Of course, in the midst of all of this was when I found my saving grace. As I was searching for something to help me feel, I started riding my bike.  I signed up for the Leukemia and Lymphoma Society's Team-in-Training and completed two century rides with them. While training for the second century ride, I organized an ice cream social as a fundraiser for part of my team.  Leah Lillios, the owner of Kali Yuga Yoga, walked into that ice cream social and changed my life forever.  I was looking for a way to tame my stress and make myself feel better, and as we talked about the studio she was opening in East Nashville and how I was moving to East Nashville, I made the decision that I would try it.  Oh, and we'll talk about the word try in a different post, but that's exactly what I did.  I tried a class here and there and didn't really take it seriously.  The last two years of my marriage, I immersed myself in my yoga practice, attending classes regularly, finding teachers who questioned me and pushed me to find myself and open up to who I really was. During this time, I was also seeing a therapist and an acupuncturist to help with the stress from work and my relationships and to deal with the feelings that were coming up. My therapist lead me to my energy healer, and all of these people worked with me and complimented each other in my healing.

At some point, my therapist recommended some type of physical activity, and my healer honed in on the running.  Running was something I had done when I was younger when I needed to get away from my family, like when my sister and I had a fight and I needed to get that anger out of my system, I ran.
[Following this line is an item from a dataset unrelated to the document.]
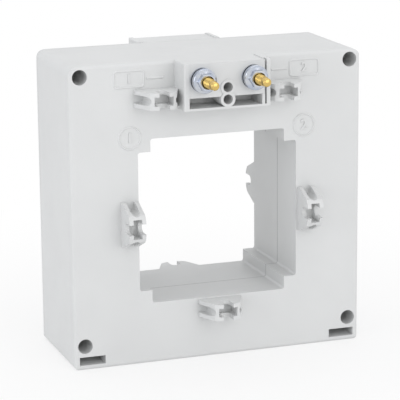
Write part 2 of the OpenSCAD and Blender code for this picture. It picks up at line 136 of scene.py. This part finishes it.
def band(tree, value, middle, half, soft):
    """1 where a value lies within half of middle, fading to 0 over soft."""
    off = tree.nodes.new("ShaderNodeMath")
    off.operation = "SUBTRACT"
    off.inputs[1].default_value = middle
    tree.links.new(value, off.inputs[0])
    size = tree.nodes.new("ShaderNodeMath")
    size.operation = "ABSOLUTE"
    tree.links.new(off.outputs[0], size.inputs[0])
    fade = tree.nodes.new("ShaderNodeMapRange")
    fade.inputs["From Min"].default_value = half
    fade.inputs["From Max"].default_value = half + soft
    fade.inputs["To Min"].default_value = 1
    fade.inputs["To Max"].default_value = 0
    tree.links.new(size.outputs[0], fade.inputs["Value"])
    return fade.outputs["Result"]


def seam_mask(tree, coord, depth, middle, reach):
    """The shadow line of the parting seam, on the window's walls only."""
    axes = tree.nodes.new("ShaderNodeSeparateXYZ")
    tree.links.new(coord, axes.inputs[0])
    mask = band(tree, axes.outputs["Y"], depth, 0.25 * MM, 0.3 * MM)
    for axis, centre_at in (("X", 0.0), ("Z", middle)):
        both = tree.nodes.new("ShaderNodeMath")
        both.operation = "MULTIPLY"
        tree.links.new(mask, both.inputs[0])
        tree.links.new(band(tree, axes.outputs[axis], centre_at, reach, 0.5 * MM), both.inputs[1])
        mask = both.outputs[0]
    return mask


def plastic(name, color, rough, grain=0.06, scale=2600, seam=None):
    """Moulded plastic: faint flow clouding and spark-eroded grain."""
    mat, tree, bsdf, coord = new_material(name, color, rough)
    cloud = noise(tree, coord, 28, 3)
    body = ramp(tree, cloud, [(0.3, shade(color, 0.975)), (0.7, shade(color, 1.02))])
    if seam:
        # Painted shadow line of the parting seam's gap, on the window's walls
        body = mix_color(tree, seam_mask(tree, coord, *seam), body, shade(color, 0.72))
    tree.links.new(body, bsdf.inputs["Base Color"])
    fine = noise(tree, coord, scale, 2)
    tree.links.new(spread(tree, noise(tree, coord, 160, 3), rough - 0.05, rough + 0.06),
                   bsdf.inputs["Roughness"])
    bump(tree, bsdf, fine, grain, 0.0002)
    bsdf.inputs["Specular IOR Level"].default_value = 0.42
    return mat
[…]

When I started running again, it felt so natural.  It felt peaceful and happy.  Then, the runner's high kicked in, and the happiness really began.  It became an addiction (a healthy one??), something I needed daily in order to feel good.  At the same time I started running, I began my yoga teacher training.  As part of my training, I had to attend at least five yoga classes every week in addition to the eight hours each week we were spending with our instructors.  I was running before classes, and using the classes to stretch and cool down afterward.  While I'm not sure I would recommend running before a hot yoga class, running before a restorative class was pretty fantastic.

Running and yoga turned out to be the things I could do for myself in order to heal and feel good. I don't need anyone else to do these for me or with me. If I'm diligent in my practice, I feel good all day, every day.  The time in my life when I was doing both was when I really started to open up to all of the good that the universe had given and continues to give me every day.  Once I started to open up and be a happier version of me thanks to the running and yoga, I met an amazing man who loves to run with me, who runs next to me, not in front of me, who supports me in everything I do, including my yoga.  And I am so glad that he is sharing Run❤️Yoga❤️Love with me!  He happens to be running the Ragnar this weekend with some of my amazing friends, and I will be at kundalini yoga level 1 training, but we have an amazing sub to help take you to the next level. Please bring your running shoes and mat to the ampitheater at Bicentennial Mall at 6:30 am and Run❤️Yoga❤️Love!